When the far-right Arizona Senator Barry Goldwater ran for the American presidency in 1964, he never even pretended to woo voters in the political center. “Extremism in the defense of liberty is no vice,” declared Goldwater in his speech accepting the Republican Party’s nomination at its 1964 convention. “And…moderation in the pursuit of justice is no virtue.”

That fall, incumbent Democrat Lyndon B. Johnson crushed Goldwater in a historic landslide, carrying more than 60 percent of the vote. Goldwater won only his home state and five deep South states that had long leaned Democratic, but were struggling with the party’s actions supporting civil rights.

Goldwater was, without doubt, a divisive figure: Democratic detractors like Martin Luther King. Jr. and then-California Governor Pat Brown had compared his blunt, pull-no-punches rhetoric to Hitler. Within his own party, moderates responded with varying degrees of dismay or horror to his policies.
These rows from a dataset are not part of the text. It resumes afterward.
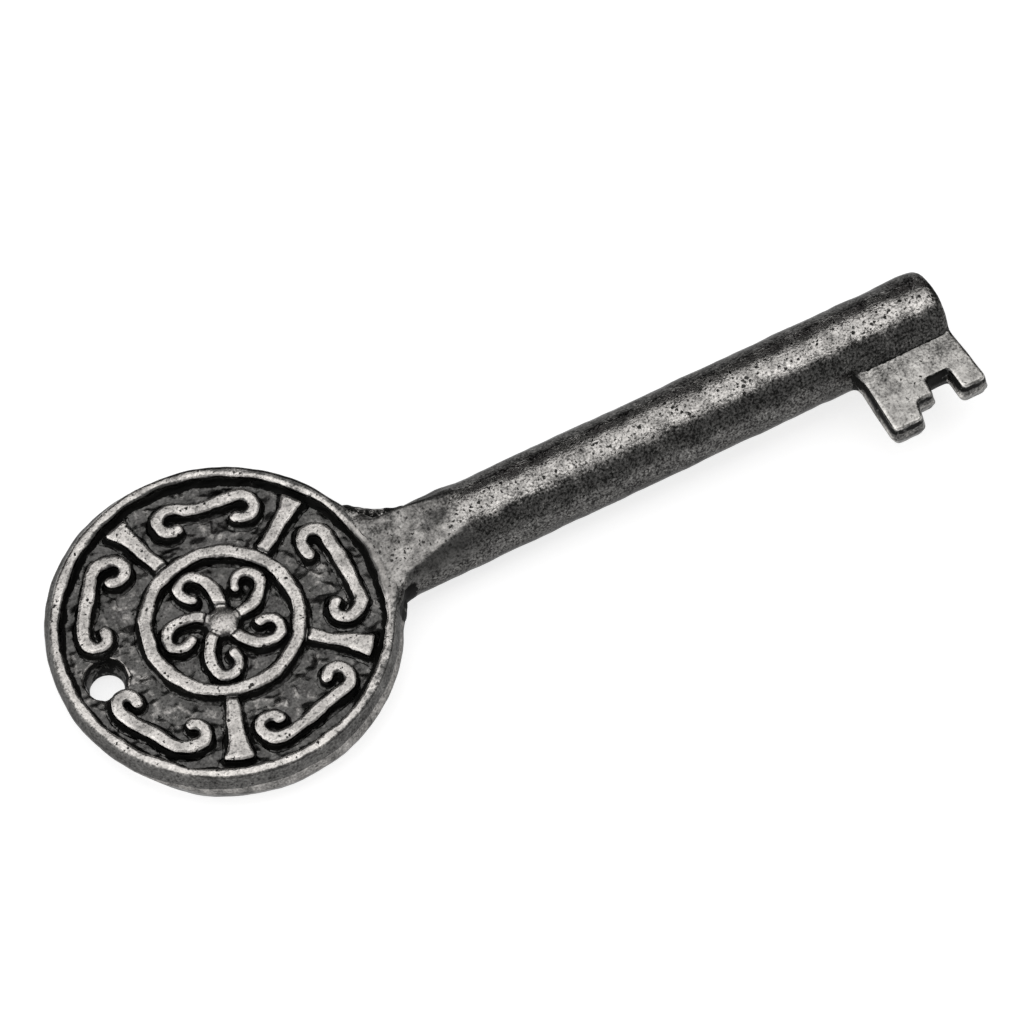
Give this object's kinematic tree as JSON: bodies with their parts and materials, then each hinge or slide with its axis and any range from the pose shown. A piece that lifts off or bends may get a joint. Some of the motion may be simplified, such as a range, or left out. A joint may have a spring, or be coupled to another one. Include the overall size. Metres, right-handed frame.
{
  "type": "cabinet key",
  "caption": "Cast metal cabinet key with a round scroll-relief bow, a round barrel stem with a wedge neck and a flat bit with ward cuts.",
  "frame": {"origin": "centre of the barrel bore's mouth, on the stem axis at the tip", "axes": "+X along the stem from bow to tip, +Y across the bow away from the bit, +Z out of the decorated face"},
  "size_m": [0.0755, 0.0269, 0.0066],
  "materials": {
    "cast_bow": "antiqued dark cast metal, black in the recesses",
    "worn_relief": "raised ornament rubbed to bare grey metal, finely pitted",
    "cast_stem": "dark cast metal, finely pitted, rubbed bright along its high lines"
  },
  "bodies": {
    "root": {"bow_plate": "cast_bow", "bow_rim": "worn_relief", "centre_ring": "worn_relief", "centre_boss": "worn_relief", "spoke_top_left": "worn_relief", "spoke_top_right": "worn_relief", "spoke_bottom_right": "worn_relief", "spoke_bottom_left": "worn_relief", "scroll_upper_left": "worn_relief", "scroll_top": "worn_relief", "scroll_neck": "worn_relief", "scroll_bottom": "worn_relief", "scroll_lower_left": "worn_relief", "whirl_arm_1": "worn_relief", "whirl_arm_2": "worn_relief", "whirl_arm_3": "worn_relief", "whirl_arm_4": "worn_relief", "whirl_arm_5": "worn_relief", "stem": "cast_stem", "bit": "cast_stem"}
  },
  "joints": []
}
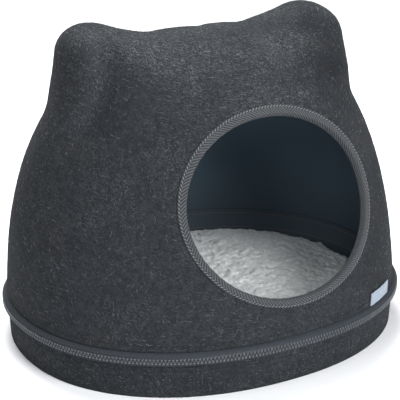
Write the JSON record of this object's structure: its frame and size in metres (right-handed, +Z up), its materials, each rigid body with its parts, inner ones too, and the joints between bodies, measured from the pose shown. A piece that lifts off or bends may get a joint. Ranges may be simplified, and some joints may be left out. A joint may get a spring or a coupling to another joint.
{
  "type": "felt cat cave",
  "caption": "Moulded felt cat cave with rounded ears, a bound oval entrance, a zip around its tray base and a loose cushion inside",
  "frame": {"origin": "on the surface it stands on, under the middle of the tray", "axes": "+Z up; +X to the object's left ear side, its longest side, ear to ear; the entrance faces -Y"},
  "size_m": [0.46, 0.3952, 0.3547],
  "materials": {
    "charcoal_felt": "needled felt with short pale fibres",
    "herringbone_tape": "woven herringbone tape",
    "zip_tape": "finely woven tape",
    "zip_teeth": "satin moulded",
    "slider_metal": "dark satin",
    "pale_fleece": "short curly pile",
    "blue_ribbon": "plain satin ribbon, blank"
  },
  "bodies": {
    "root": {"dome": "charcoal_felt", "base_tray": "charcoal_felt", "entrance_binding": "herringbone_tape", "zip_tape_upper": "zip_tape", "zip_tape_lower": "zip_tape", "zip_chain": "zip_teeth", "zip_slider": "slider_metal", "zip_pull": "slider_metal", "cushion": "pale_fleece", "label_tab": "blue_ribbon"}
  },
  "joints": []
}
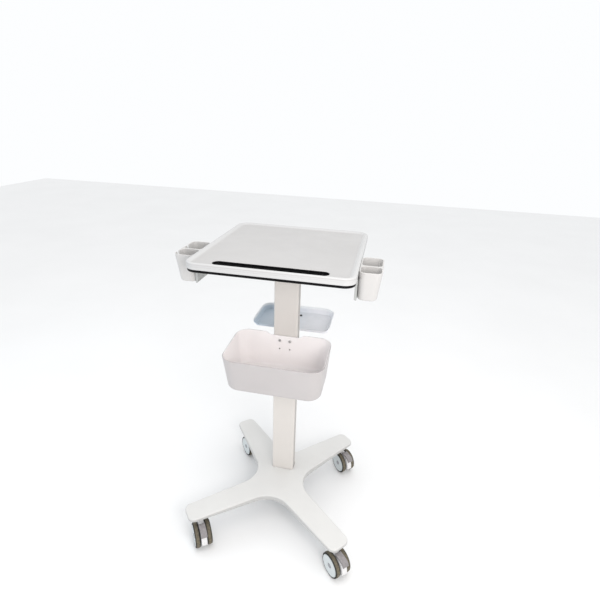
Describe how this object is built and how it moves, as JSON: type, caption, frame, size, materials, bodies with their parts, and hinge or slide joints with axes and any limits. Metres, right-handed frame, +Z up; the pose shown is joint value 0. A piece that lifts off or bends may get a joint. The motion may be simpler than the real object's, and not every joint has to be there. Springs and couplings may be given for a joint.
{
  "type": "ultrasound trolley",
  "caption": "Wheeled trolley for a portable ultrasound scanner: slotted work tray on a column, with a basket, rear tray, probe holders and braked swivel casters.",
  "frame": {"origin": "on the floor, under the middle of the whole object's box", "axes": "+Z up, -Y towards the operator (the slotted edge of the tray), +X to the operator's right"},
  "size_m": [0.5521, 0.5315, 0.94],
  "materials": {
    "tray_top": "satin white moulding with a fine grain",
    "tray_bottom_shell": "satin black moulding",
    "tray_slot_insert": "matt black rubber",
    "tray_mounting_plate": "zinc-plated steel",
    "steel_screw": "zinc-plated",
    "black_screw": "black oxide",
    "column": "white powder coat on aluminium",
    "column_foot": "zinc-plated steel",
    "base_cover": "satin white moulding",
    "base_frame": "grey-painted steel",
    "basket": "satin white moulding",
    "rear_tray": "satin white moulding",
    "rear_tray_bracket": "white powder coat",
    "probe_holder": "satin white moulding",
    "probe_holder_bracket": "grey powder coat",
    "caster_stem": "zinc-plated",
    "caster_body": "white nylon",
    "caster_axle": "grey nylon",
    "brake_pedal": "ribbed grey nylon",
    "tyre": "grey thermoplastic rubber",
    "wheel_disc": "pale grey nylon"
  },
  "bodies": {
    "root": {"tray_top": "tray_top", "tray_slot_insert": "tray_slot_insert", "tray_slot_divider": "tray_slot_insert", "tray_bottom_shell": "tray_bottom_shell", "tray_mounting_plate": "tray_mounting_plate", "tray_screw_1": "steel_screw", "tray_screw_2": "steel_screw", "tray_screw_3": "steel_screw", "tray_screw_4": "steel_screw", "column": "column", "column_foot": "column_foot", "foot_bolt_1": "steel_screw", "foot_bolt_2": "steel_screw", "foot_bolt_3": "steel_screw", "foot_bolt_4": "steel_screw", "base_cover": "base_cover", "base_frame": "base_frame", "basket": "basket", "basket_screw_left": "steel_screw", "basket_screw_right": "steel_screw", "rear_tray": "rear_tray", "rear_tray_bracket": "rear_tray_bracket", "rear_tray_screw_left": "black_screw", "rear_tray_screw_right": "black_screw", "probe_holder_left": "probe_holder", "probe_holder_right": "probe_holder", "probe_holder_bracket_left": "probe_holder_bracket", "probe_holder_bracket_right": "probe_holder_bracket", "front_left_caster_stem": "caster_stem", "front_right_caster_stem": "caster_stem", "back_left_caster_stem": "caster_stem", "back_right_caster_stem": "caster_stem"},
    "front_left_caster": {"front_left_caster_body": "caster_body", "front_left_caster_axle": "caster_axle"},
    "front_left_caster_wheel_left": {"front_left_tyre_left": "tyre", "front_left_wheel_disc_left": "wheel_disc"},
    "front_left_caster_wheel_right": {"front_left_tyre_right": "tyre", "front_left_wheel_disc_right": "wheel_disc"},
    "front_left_caster_pedal": {"front_left_brake_pedal": "brake_pedal"},
    "front_right_caster": {"front_right_caster_body": "caster_body", "front_right_caster_axle": "caster_axle"},
    "front_right_caster_wheel_left": {"front_right_tyre_left": "tyre", "front_right_wheel_disc_left": "wheel_disc"},
    "front_right_caster_wheel_right": {"front_right_tyre_right": "tyre", "front_right_wheel_disc_right": "wheel_disc"},
    "front_right_caster_pedal": {"front_right_brake_pedal": "brake_pedal"},
    "back_left_caster": {"back_left_caster_body": "caster_body", "back_left_caster_axle": "caster_axle"},
    "back_left_caster_wheel_left": {"back_left_tyre_left": "tyre", "back_left_wheel_disc_left": "wheel_disc"},
    "back_left_caster_wheel_right": {"back_left_tyre_right": "tyre", "back_left_wheel_disc_right": "wheel_disc"},
    "back_left_caster_pedal": {"back_left_brake_pedal": "brake_pedal"},
    "back_right_caster": {"back_right_caster_body": "caster_body", "back_right_caster_axle": "caster_axle"},
    "back_right_caster_wheel_left": {"back_right_tyre_left": "tyre", "back_right_wheel_disc_left": "wheel_disc"},
    "back_right_caster_wheel_right": {"back_right_tyre_right": "tyre", "back_right_wheel_disc_right": "wheel_disc"},
    "back_right_caster_pedal": {"back_right_brake_pedal": "brake_pedal"}
  },
  "joints": [
    {"name": "front_left_swivel", "type": "hinge", "parent": "root", "child": "front_left_caster", "pos_m": [-0.2153, -0.202, 0.0385], "axis": [0, 0, 1], "continuous": true},
    {"name": "front_left_wheel_left_spin", "type": "hinge", "parent": "front_left_caster", "child": "front_left_caster_wheel_left", "pos_m": [-0.19981, -0.22412, 0.0385], "axis": [0.8192, 0.5736, 0], "continuous": true},
    {"name": "front_left_wheel_right_spin", "type": "hinge", "parent": "front_left_caster", "child": "front_left_caster_wheel_right", "pos_m": [-0.19981, -0.22412, 0.0385], "axis": [0.8192, 0.5736, 0], "continuous": true},
    {"name": "front_left_brake", "type": "hinge", "parent": "front_left_caster", "child": "front_left_caster_pedal", "pos_m": [-0.19465, -0.23149, 0.079], "axis": [0.8192, 0.5736, 0], "range_deg": [0, 12]},
    {"name": "front_right_swivel", "type": "hinge", "parent": "root", "child": "front_right_caster", "pos_m": [0.2153, -0.202, 0.0385], "axis": [0, 0, 1], "continuous": true},
    {"name": "front_right_wheel_left_spin", "type": "hinge", "parent": "front_right_caster", "child": "front_right_caster_wheel_left", "pos_m": [0.23371, -0.22175, 0.0385], "axis": [0.7314, 0.682, 0], "continuous": true},
    {"name": "front_right_wheel_right_spin", "type": "hinge", "parent": "front_right_caster", "child": "front_right_caster_wheel_right", "pos_m": [0.23371, -0.22175, 0.0385], "axis": [0.7314, 0.682, 0], "continuous": true},
    {"name": "front_right_brake", "type": "hinge", "parent": "front_right_caster", "child": "front_right_caster_pedal", "pos_m": [0.23985, -0.22833, 0.079], "axis": [0.7314, 0.682, 0], "range_deg": [0, 12]},
    {"name": "back_left_swivel", "type": "hinge", "parent": "root", "child": "back_left_caster", "pos_m": [-0.1877, 0.2218, 0.0385], "axis": [0, 0, 1], "continuous": true},
    {"name": "back_left_wheel_left_spin", "type": "hinge", "parent": "back_left_caster", "child": "back_left_caster_wheel_left", "pos_m": [-0.16929, 0.20205, 0.0385], "axis": [0.7314, 0.682, 0], "continuous": true},
    {"name": "back_left_wheel_right_spin", "type": "hinge", "parent": "back_left_caster", "child": "back_left_caster_wheel_right", "pos_m": [-0.16929, 0.20205, 0.0385], "axis": [0.7314, 0.682, 0], "continuous": true},
    {"name": "back_left_brake", "type": "hinge", "parent": "back_left_caster", "child": "back_left_caster_pedal", "pos_m": [-0.16315, 0.19547, 0.079], "axis": [0.7314, 0.682, 0], "range_deg": [0, 12]},
    {"name": "back_right_swivel", "type": "hinge", "parent": "root", "child": "back_right_caster", "pos_m": [0.1877, 0.2218, 0.0385], "axis": [0, 0, 1], "continuous": true},
    {"name": "back_right_wheel_left_spin", "type": "hinge", "parent": "back_right_caster", "child": "back_right_caster_wheel_left", "pos_m": [0.20505, 0.20112, 0.0385], "axis": [0.766, 0.6428, 0], "continuous": true},
    {"name": "back_right_wheel_right_spin", "type": "hinge", "parent": "back_right_caster", "child": "back_right_caster_wheel_right", "pos_m": [0.20505, 0.20112, 0.0385], "axis": [0.766, 0.6428, 0], "continuous": true},
    {"name": "back_right_brake", "type": "hinge", "parent": "back_right_caster", "child": "back_right_caster_pedal", "pos_m": [0.21084, 0.19422, 0.079], "axis": [0.766, 0.6428, 0], "range_deg": [0, 12]}
  ]
}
On the eve of the 1964 GOP convention, the Republican governor of Pennsylvania, William Scranton, publicly released a letter he had written to Goldwater decrying the latter’s “crazy quilt” of “dangerous positions,” including his casual attitude toward the use of nuclear weapons.

But while his own bid for the White House flamed out, the embers of Goldwater’s political philosophy—championing small government and individual freedoms—would ignite the party's conservative wing for decades to come.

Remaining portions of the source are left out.